Alors que la pression monte et que sa santé se dégrade, Zhang réalise qu’elle devra finalement partir. Elle a prévu de partir après les élections américaines, considérant qu’il s’agissait du dernier événement le plus important qu’elle devait gérer. Mais les dirigeants avaient d’autres plans. En août, elle a été informée qu’elle serait licenciée pour mauvais résultats.
Le dernier jour, quelques heures après avoir publié son rapport en interne, Facebook l’a supprimé (rétabli par la suite dans une version modifiée après la colère générale des employés). Quelques heures plus tard, un responsable des ressources humaines l’a appelée pour lui demander de supprimer également une copie protégée par un mot de passe qu’elle avait publiée sur son site web personnel. Elle a tenté de négocier : elle le ferait s’ils rétablissaient la version interne. Le lendemain, au lieu de cela, elle a reçu une notification de son serveur d’hébergement l’informant qu’il avait retiré l’intégralité de son site web à la suite d’une plainte de Facebook. Quelques jours plus tard, son domaine était également supprimé.
Peu d’impact
L’impact n’a finalement pas été à la hauteur de ses espérances. Plusieurs médias américains et étrangers ont relayés les informations, mais pour autant qu’elle le sache, elle n’a pas obtenu ce qu’elle espérait: un scandale de relations publiques suffisamment important pour que Facebook donne enfin la priorité au travail qu’elle a laissé derrière elle.
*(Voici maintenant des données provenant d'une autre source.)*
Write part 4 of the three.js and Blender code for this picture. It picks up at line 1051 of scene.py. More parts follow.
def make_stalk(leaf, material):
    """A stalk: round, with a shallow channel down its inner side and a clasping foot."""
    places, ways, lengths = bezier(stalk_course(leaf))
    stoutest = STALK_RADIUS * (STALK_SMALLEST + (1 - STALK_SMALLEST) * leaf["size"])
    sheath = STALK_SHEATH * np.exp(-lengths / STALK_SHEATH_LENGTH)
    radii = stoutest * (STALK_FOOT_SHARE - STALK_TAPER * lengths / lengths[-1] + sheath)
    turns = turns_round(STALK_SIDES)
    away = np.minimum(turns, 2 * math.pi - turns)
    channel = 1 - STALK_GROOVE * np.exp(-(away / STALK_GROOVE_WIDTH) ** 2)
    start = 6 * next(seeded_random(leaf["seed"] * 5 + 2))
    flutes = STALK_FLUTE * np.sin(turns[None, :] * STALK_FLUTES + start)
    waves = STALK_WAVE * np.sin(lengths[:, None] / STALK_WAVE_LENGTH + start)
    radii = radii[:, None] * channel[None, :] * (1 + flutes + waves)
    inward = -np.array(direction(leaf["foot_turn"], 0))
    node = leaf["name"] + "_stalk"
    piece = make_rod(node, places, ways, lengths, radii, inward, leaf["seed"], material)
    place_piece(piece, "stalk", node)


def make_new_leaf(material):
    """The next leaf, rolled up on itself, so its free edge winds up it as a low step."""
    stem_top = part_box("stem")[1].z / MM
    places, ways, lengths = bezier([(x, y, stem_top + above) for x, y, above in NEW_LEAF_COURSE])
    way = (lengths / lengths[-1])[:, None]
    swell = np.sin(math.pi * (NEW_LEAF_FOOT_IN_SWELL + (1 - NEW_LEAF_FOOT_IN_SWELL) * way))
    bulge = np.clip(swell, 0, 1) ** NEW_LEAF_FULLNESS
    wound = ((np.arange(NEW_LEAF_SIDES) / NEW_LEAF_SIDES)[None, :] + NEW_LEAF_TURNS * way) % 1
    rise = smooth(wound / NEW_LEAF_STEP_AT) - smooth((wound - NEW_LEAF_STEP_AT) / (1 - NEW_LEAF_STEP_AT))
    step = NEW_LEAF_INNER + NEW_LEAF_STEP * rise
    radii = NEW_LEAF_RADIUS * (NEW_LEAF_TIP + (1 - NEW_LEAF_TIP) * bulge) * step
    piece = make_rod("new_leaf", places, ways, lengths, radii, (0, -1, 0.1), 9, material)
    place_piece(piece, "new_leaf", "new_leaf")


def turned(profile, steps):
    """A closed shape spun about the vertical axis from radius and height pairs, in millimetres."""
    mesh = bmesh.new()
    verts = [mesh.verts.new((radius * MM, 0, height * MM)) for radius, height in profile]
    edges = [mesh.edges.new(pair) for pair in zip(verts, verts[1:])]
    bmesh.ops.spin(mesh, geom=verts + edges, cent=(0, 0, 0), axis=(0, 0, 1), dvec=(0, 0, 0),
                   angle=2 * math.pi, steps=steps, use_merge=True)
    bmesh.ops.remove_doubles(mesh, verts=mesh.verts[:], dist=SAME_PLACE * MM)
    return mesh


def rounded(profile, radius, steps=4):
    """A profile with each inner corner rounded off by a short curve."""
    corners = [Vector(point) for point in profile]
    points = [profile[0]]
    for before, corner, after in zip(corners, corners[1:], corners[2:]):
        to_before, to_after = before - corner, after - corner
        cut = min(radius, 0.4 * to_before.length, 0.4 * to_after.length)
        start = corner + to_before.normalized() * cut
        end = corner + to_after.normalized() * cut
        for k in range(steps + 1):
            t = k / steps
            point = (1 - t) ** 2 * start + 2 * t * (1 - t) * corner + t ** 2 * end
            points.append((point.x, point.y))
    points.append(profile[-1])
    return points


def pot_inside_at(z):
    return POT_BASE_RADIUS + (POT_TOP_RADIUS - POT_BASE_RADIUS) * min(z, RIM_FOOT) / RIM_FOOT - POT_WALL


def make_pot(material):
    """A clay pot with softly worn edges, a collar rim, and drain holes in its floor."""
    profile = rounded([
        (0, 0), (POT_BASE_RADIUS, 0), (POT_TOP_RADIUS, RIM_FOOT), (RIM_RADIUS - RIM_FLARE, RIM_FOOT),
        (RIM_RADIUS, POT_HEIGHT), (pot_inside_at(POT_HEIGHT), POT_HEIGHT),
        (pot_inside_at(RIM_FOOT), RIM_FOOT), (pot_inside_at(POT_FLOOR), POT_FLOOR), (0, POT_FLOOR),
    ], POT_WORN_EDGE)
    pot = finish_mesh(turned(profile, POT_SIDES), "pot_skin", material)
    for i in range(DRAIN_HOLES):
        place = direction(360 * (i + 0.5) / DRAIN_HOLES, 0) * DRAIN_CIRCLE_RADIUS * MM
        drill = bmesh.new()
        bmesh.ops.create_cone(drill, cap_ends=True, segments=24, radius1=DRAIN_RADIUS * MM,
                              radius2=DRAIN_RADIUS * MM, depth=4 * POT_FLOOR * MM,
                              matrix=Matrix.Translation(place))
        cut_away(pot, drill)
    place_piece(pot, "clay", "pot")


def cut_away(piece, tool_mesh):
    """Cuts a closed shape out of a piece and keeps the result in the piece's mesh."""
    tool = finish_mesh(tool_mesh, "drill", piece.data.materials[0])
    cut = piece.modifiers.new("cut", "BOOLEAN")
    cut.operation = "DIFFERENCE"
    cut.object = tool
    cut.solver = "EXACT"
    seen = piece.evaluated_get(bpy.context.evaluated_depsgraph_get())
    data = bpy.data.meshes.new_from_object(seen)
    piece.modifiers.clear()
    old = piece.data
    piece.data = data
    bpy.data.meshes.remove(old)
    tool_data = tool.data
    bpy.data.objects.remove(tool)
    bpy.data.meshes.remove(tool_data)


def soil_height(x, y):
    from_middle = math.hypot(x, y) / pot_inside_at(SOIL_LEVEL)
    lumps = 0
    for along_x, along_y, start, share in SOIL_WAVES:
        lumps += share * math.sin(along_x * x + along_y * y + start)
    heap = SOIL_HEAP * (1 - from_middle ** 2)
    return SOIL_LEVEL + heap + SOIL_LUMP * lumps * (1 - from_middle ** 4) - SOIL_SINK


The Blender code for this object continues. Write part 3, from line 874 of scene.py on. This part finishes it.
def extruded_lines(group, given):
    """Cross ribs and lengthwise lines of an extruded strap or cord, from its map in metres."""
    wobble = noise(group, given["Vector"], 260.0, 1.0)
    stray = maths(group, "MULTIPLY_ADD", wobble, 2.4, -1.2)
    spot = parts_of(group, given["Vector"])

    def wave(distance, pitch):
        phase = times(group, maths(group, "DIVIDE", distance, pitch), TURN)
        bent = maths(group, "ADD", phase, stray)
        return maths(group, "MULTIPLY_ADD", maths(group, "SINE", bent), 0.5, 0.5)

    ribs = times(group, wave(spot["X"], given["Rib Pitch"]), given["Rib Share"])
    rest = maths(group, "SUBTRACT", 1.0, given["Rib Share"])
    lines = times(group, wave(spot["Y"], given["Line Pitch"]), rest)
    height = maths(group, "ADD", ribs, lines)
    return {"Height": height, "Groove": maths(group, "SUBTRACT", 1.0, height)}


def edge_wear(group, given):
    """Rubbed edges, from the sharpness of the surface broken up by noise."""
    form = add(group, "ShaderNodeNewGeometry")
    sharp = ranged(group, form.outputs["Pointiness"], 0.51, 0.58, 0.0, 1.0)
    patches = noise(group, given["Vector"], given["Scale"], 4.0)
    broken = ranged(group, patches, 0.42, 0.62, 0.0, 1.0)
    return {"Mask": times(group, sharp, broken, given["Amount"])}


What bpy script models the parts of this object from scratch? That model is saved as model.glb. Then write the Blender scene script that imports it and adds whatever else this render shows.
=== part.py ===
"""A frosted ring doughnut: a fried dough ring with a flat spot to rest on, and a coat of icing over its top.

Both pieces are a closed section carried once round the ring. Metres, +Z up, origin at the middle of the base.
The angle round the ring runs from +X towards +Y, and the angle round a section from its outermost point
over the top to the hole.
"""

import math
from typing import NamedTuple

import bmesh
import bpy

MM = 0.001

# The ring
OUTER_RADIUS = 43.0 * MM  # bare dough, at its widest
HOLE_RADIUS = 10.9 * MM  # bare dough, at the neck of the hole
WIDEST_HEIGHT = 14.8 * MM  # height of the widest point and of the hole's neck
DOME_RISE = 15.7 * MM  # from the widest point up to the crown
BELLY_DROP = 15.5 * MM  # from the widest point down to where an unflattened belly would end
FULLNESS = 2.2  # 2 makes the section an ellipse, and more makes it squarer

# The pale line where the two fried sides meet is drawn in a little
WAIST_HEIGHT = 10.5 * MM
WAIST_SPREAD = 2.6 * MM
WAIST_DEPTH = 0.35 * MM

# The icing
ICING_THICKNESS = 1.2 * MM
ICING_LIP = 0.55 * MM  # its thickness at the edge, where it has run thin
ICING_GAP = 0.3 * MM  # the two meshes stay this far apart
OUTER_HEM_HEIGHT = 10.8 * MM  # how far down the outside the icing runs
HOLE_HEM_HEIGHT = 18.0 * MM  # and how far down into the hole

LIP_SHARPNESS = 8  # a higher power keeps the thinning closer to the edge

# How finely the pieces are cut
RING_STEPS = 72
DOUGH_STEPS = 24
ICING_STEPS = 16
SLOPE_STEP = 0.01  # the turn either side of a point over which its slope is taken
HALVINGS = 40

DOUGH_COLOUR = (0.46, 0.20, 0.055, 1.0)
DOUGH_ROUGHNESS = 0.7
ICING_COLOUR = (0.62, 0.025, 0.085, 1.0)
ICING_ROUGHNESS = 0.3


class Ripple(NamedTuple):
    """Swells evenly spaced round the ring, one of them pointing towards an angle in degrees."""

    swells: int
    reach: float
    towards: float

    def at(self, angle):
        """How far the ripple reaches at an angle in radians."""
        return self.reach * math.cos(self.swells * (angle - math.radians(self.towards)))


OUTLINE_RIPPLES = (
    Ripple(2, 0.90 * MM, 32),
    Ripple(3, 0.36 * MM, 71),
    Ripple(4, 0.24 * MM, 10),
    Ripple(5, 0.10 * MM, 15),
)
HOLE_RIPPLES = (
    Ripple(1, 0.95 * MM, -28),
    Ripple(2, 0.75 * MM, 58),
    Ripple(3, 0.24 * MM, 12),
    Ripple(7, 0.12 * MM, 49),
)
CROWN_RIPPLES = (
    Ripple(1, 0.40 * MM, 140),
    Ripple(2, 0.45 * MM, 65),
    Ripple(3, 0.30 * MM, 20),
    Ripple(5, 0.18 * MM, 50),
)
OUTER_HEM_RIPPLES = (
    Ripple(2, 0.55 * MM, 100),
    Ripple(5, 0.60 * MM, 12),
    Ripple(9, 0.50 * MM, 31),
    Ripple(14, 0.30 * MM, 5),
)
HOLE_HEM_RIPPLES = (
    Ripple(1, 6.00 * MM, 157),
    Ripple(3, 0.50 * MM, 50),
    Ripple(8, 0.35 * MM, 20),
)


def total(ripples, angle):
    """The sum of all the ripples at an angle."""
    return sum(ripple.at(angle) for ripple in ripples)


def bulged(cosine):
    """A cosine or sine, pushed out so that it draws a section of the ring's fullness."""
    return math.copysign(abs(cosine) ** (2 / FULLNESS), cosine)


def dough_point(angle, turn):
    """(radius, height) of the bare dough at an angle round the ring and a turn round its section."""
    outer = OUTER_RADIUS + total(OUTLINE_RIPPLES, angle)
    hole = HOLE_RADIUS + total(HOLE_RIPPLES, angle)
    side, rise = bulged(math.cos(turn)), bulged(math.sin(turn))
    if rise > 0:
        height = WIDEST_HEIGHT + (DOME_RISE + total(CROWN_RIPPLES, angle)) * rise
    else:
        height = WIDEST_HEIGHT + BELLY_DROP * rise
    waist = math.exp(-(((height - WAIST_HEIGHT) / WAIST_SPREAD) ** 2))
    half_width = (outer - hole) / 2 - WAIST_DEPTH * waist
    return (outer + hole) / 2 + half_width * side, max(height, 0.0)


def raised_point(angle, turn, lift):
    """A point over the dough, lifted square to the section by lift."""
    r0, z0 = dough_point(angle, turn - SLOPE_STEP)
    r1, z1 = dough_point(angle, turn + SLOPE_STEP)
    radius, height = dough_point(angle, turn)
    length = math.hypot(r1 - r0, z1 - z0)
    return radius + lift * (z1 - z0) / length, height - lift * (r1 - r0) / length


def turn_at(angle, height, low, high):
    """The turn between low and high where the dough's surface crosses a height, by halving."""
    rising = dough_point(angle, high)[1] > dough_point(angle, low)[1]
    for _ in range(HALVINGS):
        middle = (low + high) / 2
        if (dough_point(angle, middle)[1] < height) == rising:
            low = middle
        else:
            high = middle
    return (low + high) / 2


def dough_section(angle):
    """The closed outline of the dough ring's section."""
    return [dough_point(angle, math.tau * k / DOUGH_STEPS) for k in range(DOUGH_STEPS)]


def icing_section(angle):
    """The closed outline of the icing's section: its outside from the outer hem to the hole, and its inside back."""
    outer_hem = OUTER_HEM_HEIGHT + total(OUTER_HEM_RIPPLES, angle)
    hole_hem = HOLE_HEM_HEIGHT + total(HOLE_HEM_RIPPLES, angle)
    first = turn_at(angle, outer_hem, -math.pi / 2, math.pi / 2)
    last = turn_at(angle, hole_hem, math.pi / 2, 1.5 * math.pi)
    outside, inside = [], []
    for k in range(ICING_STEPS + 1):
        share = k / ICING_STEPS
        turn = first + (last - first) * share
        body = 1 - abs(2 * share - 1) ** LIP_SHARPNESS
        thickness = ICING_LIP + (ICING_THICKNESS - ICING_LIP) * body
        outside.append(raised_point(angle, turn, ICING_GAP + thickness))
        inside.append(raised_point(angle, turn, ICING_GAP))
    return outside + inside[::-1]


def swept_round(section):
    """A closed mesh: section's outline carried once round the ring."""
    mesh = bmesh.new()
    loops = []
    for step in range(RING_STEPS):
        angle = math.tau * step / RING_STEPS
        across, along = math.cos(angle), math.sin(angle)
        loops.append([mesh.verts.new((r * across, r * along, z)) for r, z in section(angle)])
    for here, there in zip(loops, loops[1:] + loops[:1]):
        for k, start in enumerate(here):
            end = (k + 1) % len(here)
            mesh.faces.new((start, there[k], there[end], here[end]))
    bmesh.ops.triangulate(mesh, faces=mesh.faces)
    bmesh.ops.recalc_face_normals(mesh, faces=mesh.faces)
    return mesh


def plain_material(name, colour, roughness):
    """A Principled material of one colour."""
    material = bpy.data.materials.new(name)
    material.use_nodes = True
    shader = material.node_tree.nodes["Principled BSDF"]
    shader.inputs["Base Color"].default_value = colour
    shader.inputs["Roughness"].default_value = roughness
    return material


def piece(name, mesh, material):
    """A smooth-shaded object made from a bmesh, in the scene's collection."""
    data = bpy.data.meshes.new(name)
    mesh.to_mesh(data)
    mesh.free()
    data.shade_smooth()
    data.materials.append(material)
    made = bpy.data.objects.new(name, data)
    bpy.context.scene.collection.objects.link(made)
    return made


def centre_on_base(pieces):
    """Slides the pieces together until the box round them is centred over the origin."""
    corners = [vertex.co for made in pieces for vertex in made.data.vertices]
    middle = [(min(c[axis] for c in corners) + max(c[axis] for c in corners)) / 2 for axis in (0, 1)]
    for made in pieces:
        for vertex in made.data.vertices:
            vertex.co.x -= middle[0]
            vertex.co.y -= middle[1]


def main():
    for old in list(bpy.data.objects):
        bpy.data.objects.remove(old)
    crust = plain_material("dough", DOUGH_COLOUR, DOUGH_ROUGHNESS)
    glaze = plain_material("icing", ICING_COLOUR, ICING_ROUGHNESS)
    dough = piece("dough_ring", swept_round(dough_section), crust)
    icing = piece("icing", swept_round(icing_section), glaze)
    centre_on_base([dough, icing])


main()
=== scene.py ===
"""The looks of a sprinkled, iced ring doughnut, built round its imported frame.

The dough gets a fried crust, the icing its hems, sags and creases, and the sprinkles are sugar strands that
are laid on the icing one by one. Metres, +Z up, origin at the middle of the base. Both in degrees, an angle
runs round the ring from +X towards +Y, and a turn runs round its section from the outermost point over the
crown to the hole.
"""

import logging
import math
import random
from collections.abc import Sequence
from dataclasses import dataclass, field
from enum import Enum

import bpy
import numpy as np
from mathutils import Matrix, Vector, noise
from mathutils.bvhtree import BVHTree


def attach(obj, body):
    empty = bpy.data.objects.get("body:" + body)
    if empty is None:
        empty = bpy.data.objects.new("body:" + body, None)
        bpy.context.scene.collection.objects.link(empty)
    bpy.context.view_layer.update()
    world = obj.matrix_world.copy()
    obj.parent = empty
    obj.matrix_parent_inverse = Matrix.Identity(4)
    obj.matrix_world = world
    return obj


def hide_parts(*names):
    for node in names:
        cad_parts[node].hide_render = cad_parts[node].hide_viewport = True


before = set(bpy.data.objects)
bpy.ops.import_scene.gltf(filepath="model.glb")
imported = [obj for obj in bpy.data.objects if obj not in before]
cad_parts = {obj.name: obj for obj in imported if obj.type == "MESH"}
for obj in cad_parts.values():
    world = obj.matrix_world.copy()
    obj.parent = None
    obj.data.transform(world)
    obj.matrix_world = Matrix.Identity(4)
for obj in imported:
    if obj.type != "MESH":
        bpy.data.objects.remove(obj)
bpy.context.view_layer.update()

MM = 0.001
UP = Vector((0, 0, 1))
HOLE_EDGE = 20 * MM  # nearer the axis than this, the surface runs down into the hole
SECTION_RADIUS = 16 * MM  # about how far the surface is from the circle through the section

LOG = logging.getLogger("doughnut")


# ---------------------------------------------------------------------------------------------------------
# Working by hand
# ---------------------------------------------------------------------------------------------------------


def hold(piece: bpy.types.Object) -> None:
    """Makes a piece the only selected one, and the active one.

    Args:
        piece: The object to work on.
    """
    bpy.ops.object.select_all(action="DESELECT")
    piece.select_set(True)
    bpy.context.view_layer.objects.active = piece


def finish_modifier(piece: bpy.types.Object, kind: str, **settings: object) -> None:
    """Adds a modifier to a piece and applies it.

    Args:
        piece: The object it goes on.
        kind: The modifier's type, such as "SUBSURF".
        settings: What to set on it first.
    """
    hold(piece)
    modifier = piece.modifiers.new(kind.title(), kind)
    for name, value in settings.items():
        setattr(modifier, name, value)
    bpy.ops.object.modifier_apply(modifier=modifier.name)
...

Facebook conteste une nouvelle fois cette caractérisation, affirmant que l’équipe chargée des faux profils a poursuivi le travail de Zhang. Mais cette dernière met en avant d’autres preuves: le réseau de fausses pages en Azerbaïdjan est toujours là. “Il est clair qu’ils n’ont pas eu de succès”, dit-elle.
Néanmoins, Zhang ne regrette pas sa décision de se manifester. “J’étais la seule à occuper ce poste de responsabilité depuis le début”, dit-elle, “et quelqu’un devait prendre ses responsabilités et faire le maximum pour protéger les gens.”